New York, which created North America's first bar association, became and has remained a city of lawyers. From 1700 to 1712, the number of lawyers doubled. Among the abundant new laws were several dealing with sanitation. Every Friday between May and December, every home owner was to gather the dirt, garbage, and refuse from around his house and pile it near the gutter before 10
A.M.
, when the city would pick it up. But many did not bother to put their trash out early in the morning.

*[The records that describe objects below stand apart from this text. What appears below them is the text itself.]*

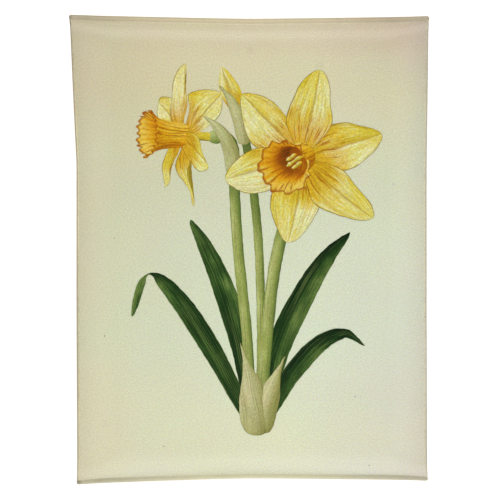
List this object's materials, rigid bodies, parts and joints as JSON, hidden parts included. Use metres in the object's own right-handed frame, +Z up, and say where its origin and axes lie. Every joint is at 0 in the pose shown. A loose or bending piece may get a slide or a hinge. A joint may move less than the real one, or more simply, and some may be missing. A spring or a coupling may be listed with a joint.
{
  "type": "decoupage glass tray",
  "caption": "Shallow rectangular slumped-glass tray with turned-up rims and a botanical print glued under the glass, backed with painted paper.",
  "frame": {"origin": "under the centre of the tray's box, on the surface that it stands on", "axes": "+X across the tray to the picture's right, +Y along the tray to the picture's top, +Z up out of the dish"},
  "size_m": [0.2212, 0.2886, 0.0171],
  "materials": {
    "clear_glass": "polished",
    "printed_paper": "matte",
    "backing_paint": "satin"
  },
  "bodies": {
    "root": {"glass_dish": "clear_glass", "printed_sheet": "printed_paper", "backing_sheet": "backing_paint"}
  },
  "joints": []
}
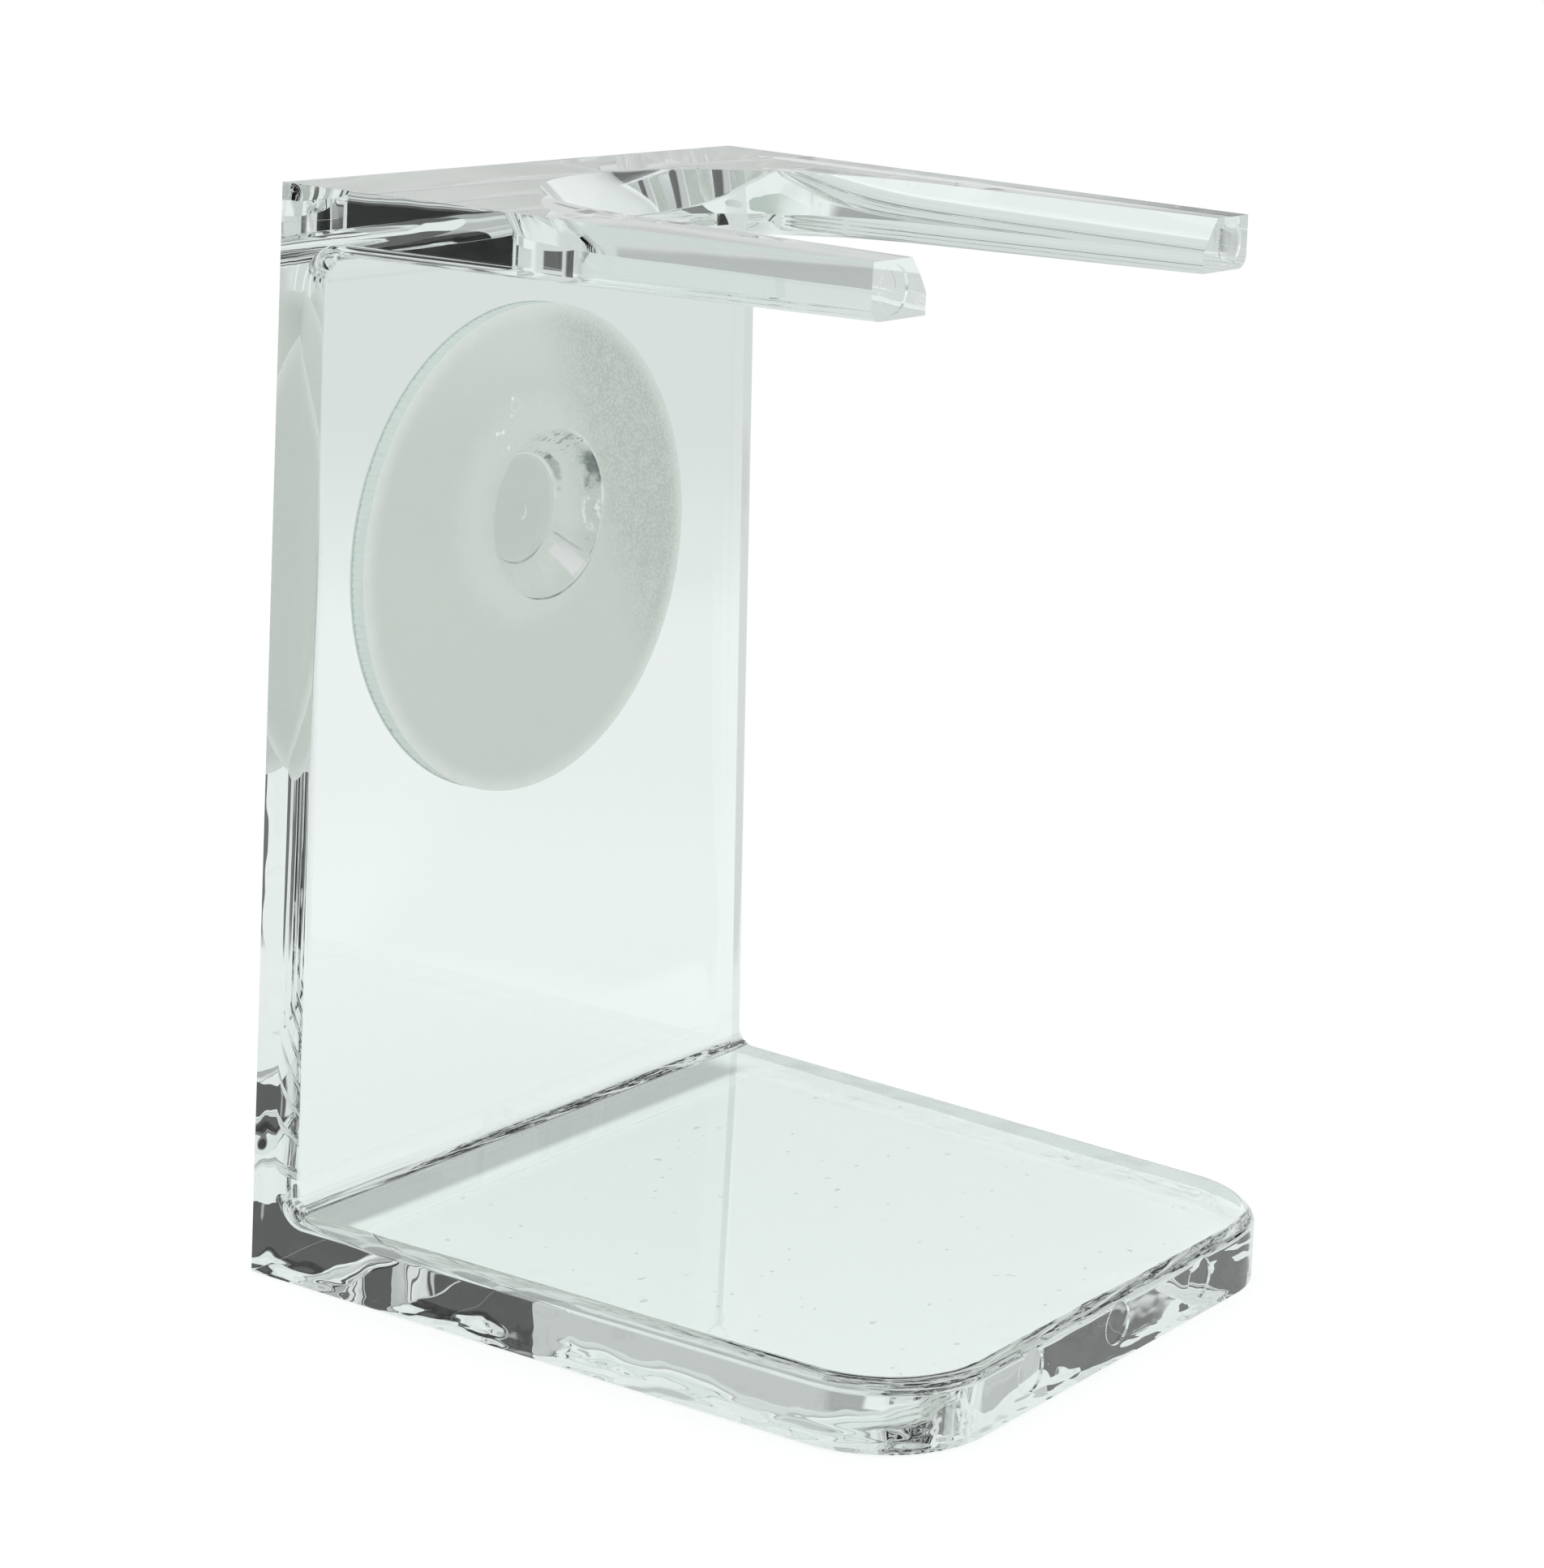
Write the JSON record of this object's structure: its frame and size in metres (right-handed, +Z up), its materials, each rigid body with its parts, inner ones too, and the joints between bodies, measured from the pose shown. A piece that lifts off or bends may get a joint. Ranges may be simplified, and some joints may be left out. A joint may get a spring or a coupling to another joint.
{
  "type": "shaving brush holder",
  "caption": "Clear moulded C-shaped holder: a flat base, an upright back plate with a round foam mounting pad, and a forked top with a bevelled slot that a brush hangs in.",
  "frame": {"origin": "middle of the object's box, on the surface that it stands on", "axes": "+Z up, +Y from the slot's mouth towards the back plate, +X to the right seen from the front"},
  "size_m": [0.0566, 0.059, 0.08],
  "materials": {
    "clear_acrylic": "clear and polished, with a faint green-grey cast",
    "adhesive_film": "tacky translucent film",
    "foam": "fine closed-cell foam, greyish white",
    "liner_paper": "smooth coated paper"
  },
  "bodies": {
    "root": {"stand": "clear_acrylic", "front_adhesive": "adhesive_film", "foam_pad": "foam", "rear_adhesive": "adhesive_film", "release_liner": "liner_paper"}
  },
  "joints": []
}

The city's sewage system consisted of a long line of black slaves carrying pots of sewage on their heads late at night to dump into the rivers, on top of the oyster beds. There were still some open ditches of sewage running to the rivers, as did the canal that had been covered over by the Dutch to build Broadway, leaving the waterway as a sewer underneath it. All of the dozen or so streams and brooks of the island of Manhattan were eventually turned into sewers and covered over. The landfill around the edges of lower Manhattan that expanded the area by more than sixty acres did not have proper drainage. Such waterfront neighborhoods as Water Street and Pearl Street frequently had flooded basements and sewage would back up and flood the yards. Houses had to keep their windows closed to keep out the smell. Finally, in 1796, at the insistence of the city health officer, Dr. Richard Bayley, the city's first underground sewer pipes were laid.

New York officials avoided discussion of these issues in 1789 when the city was in competition with a new District of Columbia to become the permanent capital of the United States. However, a notice in the
Daily Advertizer
on December 19, 1789, called upon New Yorkers to be more civic-minded about their trash disposal:

AWAKE THOU SLEEPER, let us have clean streets in this our peaceful seat of the happiest empire in the universe. That so our national rulers and their supporters may with convenience and decency celebrate a Merry Christmas and a happy New Year.